### TO DO
Repeat the entire listing exactly.
<<<<
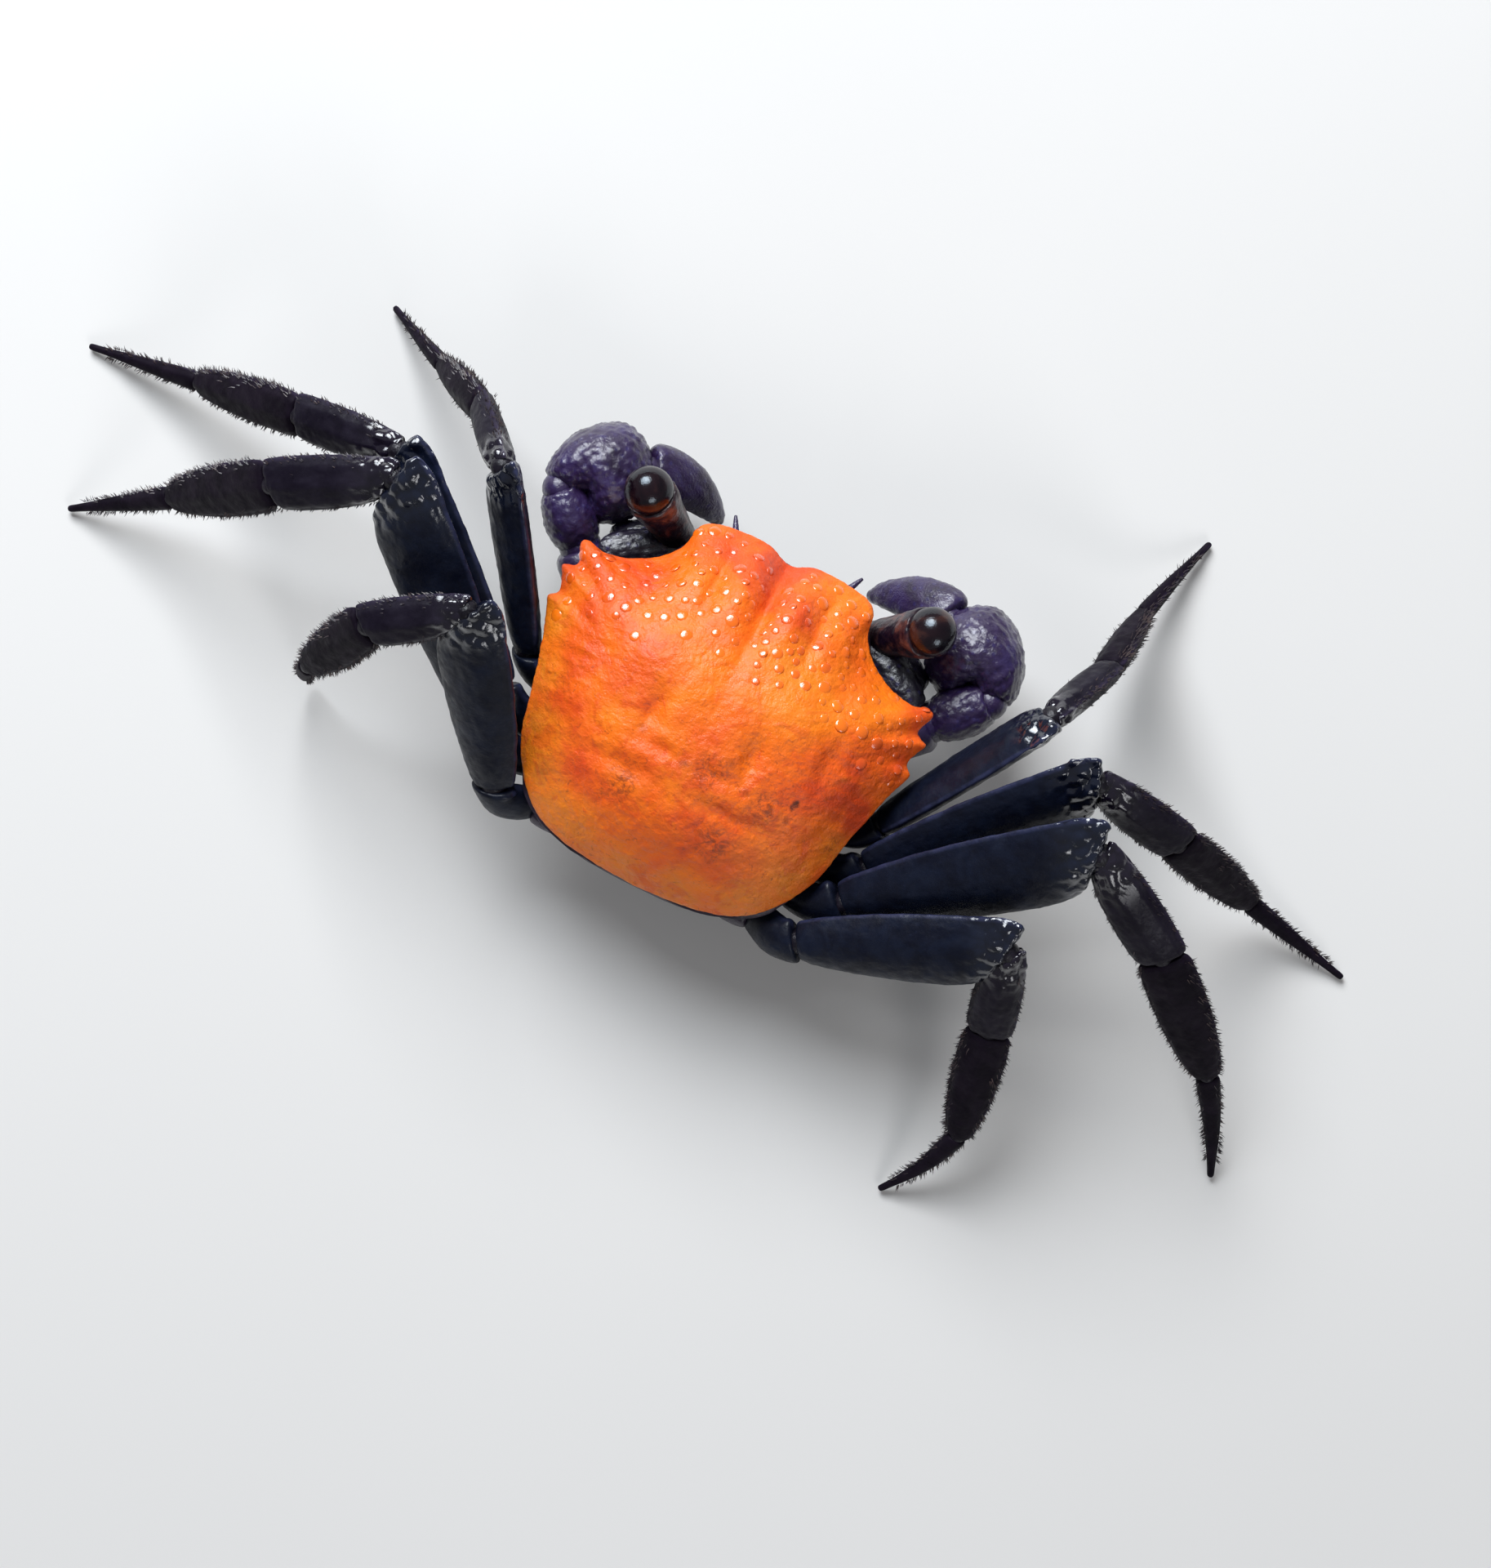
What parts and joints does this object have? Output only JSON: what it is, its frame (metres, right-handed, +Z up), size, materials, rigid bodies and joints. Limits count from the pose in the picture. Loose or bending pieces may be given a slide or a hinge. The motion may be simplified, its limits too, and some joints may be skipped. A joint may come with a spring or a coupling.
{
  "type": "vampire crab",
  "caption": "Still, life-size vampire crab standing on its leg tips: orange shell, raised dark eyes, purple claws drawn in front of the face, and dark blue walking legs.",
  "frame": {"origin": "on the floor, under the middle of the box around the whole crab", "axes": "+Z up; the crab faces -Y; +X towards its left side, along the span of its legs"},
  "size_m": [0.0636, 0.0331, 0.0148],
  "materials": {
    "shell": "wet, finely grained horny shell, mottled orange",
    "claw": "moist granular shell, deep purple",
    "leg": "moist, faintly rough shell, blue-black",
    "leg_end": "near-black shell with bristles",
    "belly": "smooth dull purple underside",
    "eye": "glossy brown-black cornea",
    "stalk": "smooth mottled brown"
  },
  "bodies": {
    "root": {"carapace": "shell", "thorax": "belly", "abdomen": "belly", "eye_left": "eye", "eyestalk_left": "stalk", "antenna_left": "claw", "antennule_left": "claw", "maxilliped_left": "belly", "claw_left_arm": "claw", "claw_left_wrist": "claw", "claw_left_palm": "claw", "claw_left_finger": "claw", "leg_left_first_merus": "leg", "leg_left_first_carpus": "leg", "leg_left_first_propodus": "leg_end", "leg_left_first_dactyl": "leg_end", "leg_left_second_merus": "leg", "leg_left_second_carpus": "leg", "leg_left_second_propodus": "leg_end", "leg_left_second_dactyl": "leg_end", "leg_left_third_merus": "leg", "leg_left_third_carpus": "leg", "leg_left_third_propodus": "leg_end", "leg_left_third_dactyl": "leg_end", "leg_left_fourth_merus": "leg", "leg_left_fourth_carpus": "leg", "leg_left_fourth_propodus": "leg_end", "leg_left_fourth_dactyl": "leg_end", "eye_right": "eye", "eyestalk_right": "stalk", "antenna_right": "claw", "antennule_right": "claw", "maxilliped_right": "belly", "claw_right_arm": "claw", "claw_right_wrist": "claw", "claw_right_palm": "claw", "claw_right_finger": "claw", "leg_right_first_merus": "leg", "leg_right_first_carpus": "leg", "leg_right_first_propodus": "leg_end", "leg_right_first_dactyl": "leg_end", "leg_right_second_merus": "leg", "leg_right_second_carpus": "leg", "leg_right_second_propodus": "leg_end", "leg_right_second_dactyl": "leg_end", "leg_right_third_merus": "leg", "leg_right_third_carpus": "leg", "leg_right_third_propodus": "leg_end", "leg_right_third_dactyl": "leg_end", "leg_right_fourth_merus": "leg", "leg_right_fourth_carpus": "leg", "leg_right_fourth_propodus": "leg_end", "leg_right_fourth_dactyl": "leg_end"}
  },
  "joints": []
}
>>>>
### ANSWER FOR THE TASK
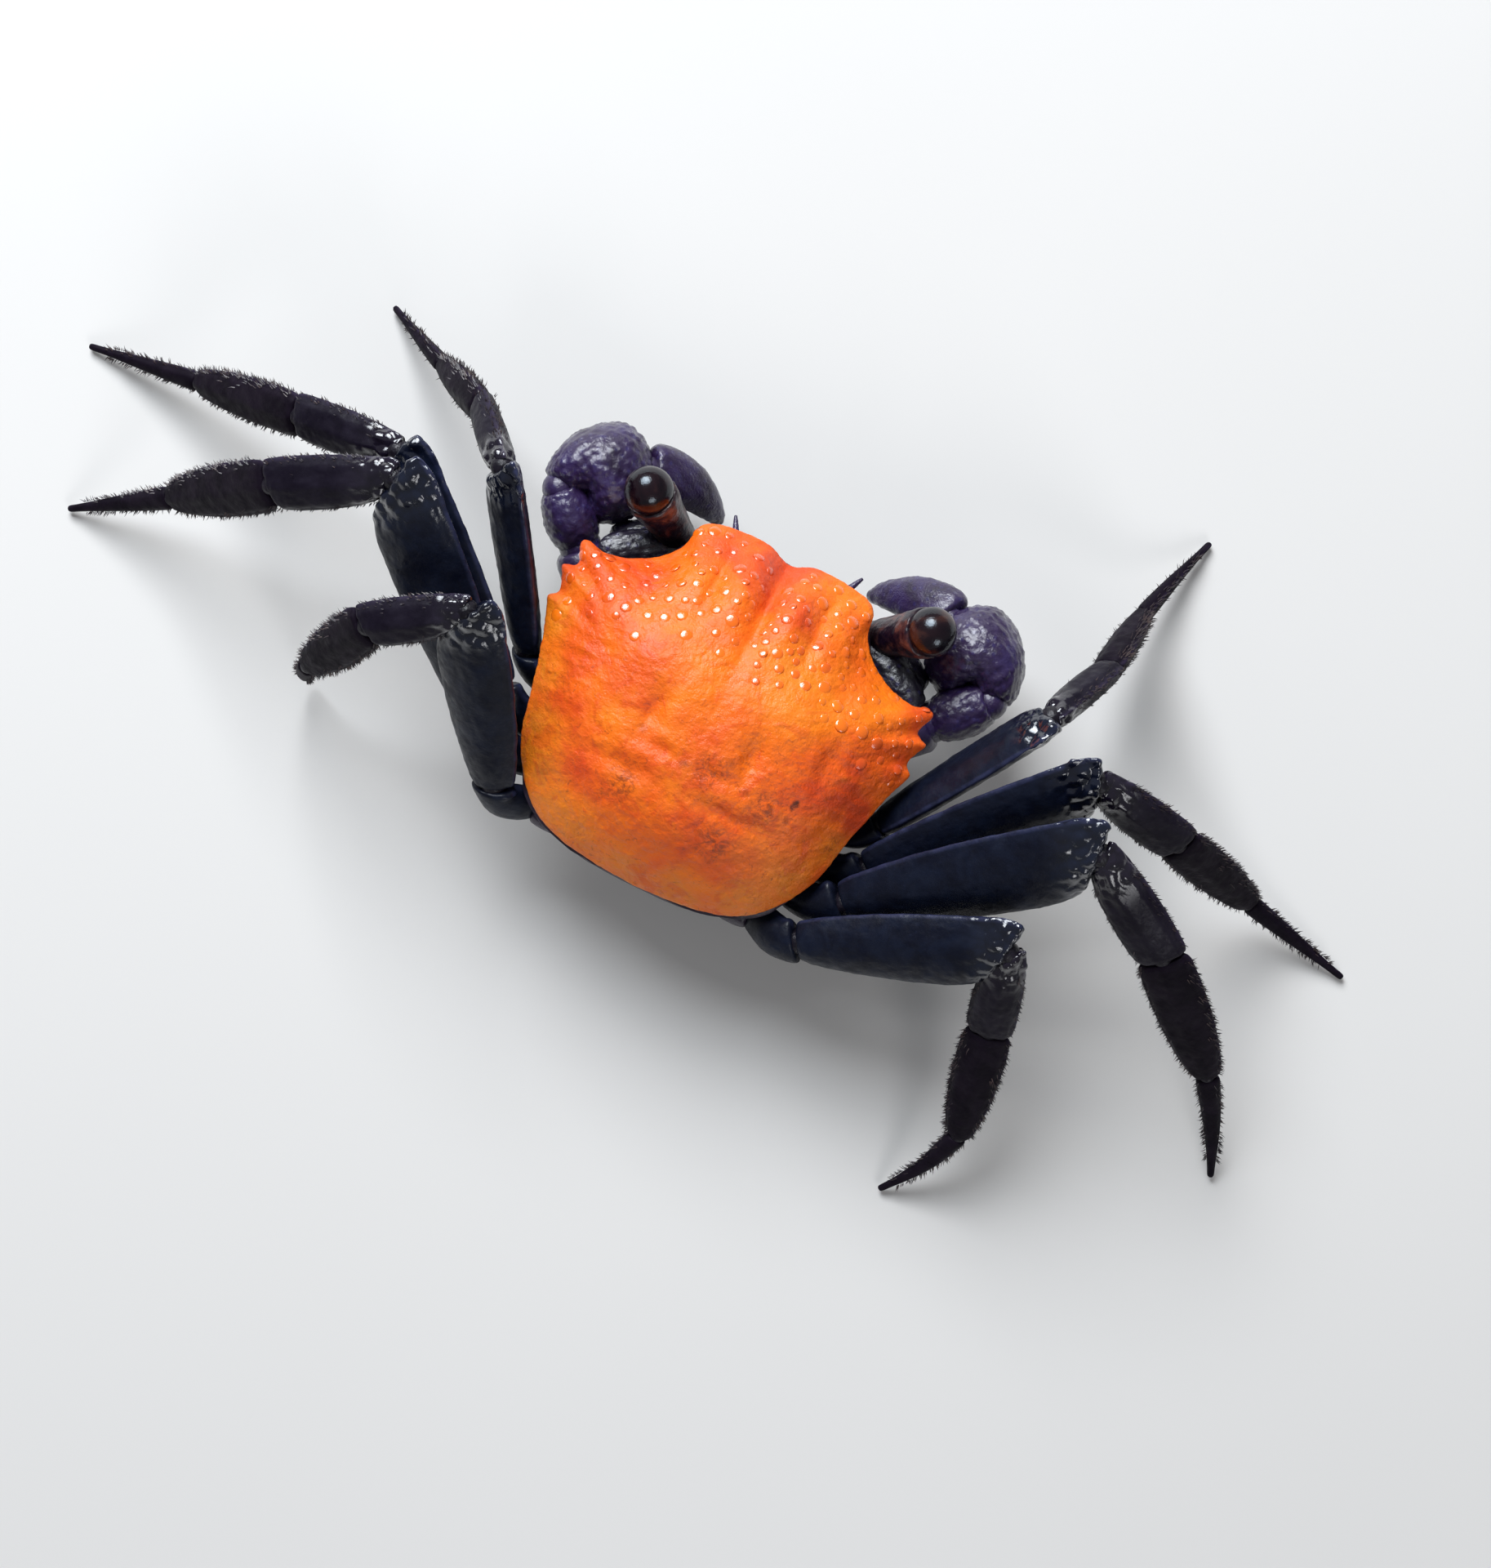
What parts and joints does this object have? Output only JSON: what it is, its frame (metres, right-handed, +Z up), size, materials, rigid bodies and joints. Limits count from the pose in the picture. Loose or bending pieces may be given a slide or a hinge. The motion may be simplified, its limits too, and some joints may be skipped. A joint may come with a spring or a coupling.
{
  "type": "vampire crab",
  "caption": "Still, life-size vampire crab standing on its leg tips: orange shell, raised dark eyes, purple claws drawn in front of the face, and dark blue walking legs.",
  "frame": {"origin": "on the floor, under the middle of the box around the whole crab", "axes": "+Z up; the crab faces -Y; +X towards its left side, along the span of its legs"},
  "size_m": [0.0636, 0.0331, 0.0148],
  "materials": {
    "shell": "wet, finely grained horny shell, mottled orange",
    "claw": "moist granular shell, deep purple",
    "leg": "moist, faintly rough shell, blue-black",
    "leg_end": "near-black shell with bristles",
    "belly": "smooth dull purple underside",
    "eye": "glossy brown-black cornea",
    "stalk": "smooth mottled brown"
  },
  "bodies": {
    "root": {"carapace": "shell", "thorax": "belly", "abdomen": "belly", "eye_left": "eye", "eyestalk_left": "stalk", "antenna_left": "claw", "antennule_left": "claw", "maxilliped_left": "belly", "claw_left_arm": "claw", "claw_left_wrist": "claw", "claw_left_palm": "claw", "claw_left_finger": "claw", "leg_left_first_merus": "leg", "leg_left_first_carpus": "leg", "leg_left_first_propodus": "leg_end", "leg_left_first_dactyl": "leg_end", "leg_left_second_merus": "leg", "leg_left_second_carpus": "leg", "leg_left_second_propodus": "leg_end", "leg_left_second_dactyl": "leg_end", "leg_left_third_merus": "leg", "leg_left_third_carpus": "leg", "leg_left_third_propodus": "leg_end", "leg_left_third_dactyl": "leg_end", "leg_left_fourth_merus": "leg", "leg_left_fourth_carpus": "leg", "leg_left_fourth_propodus": "leg_end", "leg_left_fourth_dactyl": "leg_end", "eye_right": "eye", "eyestalk_right": "stalk", "antenna_right": "claw", "antennule_right": "claw", "maxilliped_right": "belly", "claw_right_arm": "claw", "claw_right_wrist": "claw", "claw_right_palm": "claw", "claw_right_finger": "claw", "leg_right_first_merus": "leg", "leg_right_first_carpus": "leg", "leg_right_first_propodus": "leg_end", "leg_right_first_dactyl": "leg_end", "leg_right_second_merus": "leg", "leg_right_second_carpus": "leg", "leg_right_second_propodus": "leg_end", "leg_right_second_dactyl": "leg_end", "leg_right_third_merus": "leg", "leg_right_third_carpus": "leg", "leg_right_third_propodus": "leg_end", "leg_right_third_dactyl": "leg_end", "leg_right_fourth_merus": "leg", "leg_right_fourth_carpus": "leg", "leg_right_fourth_propodus": "leg_end", "leg_right_fourth_dactyl": "leg_end"}
  },
  "joints": []
}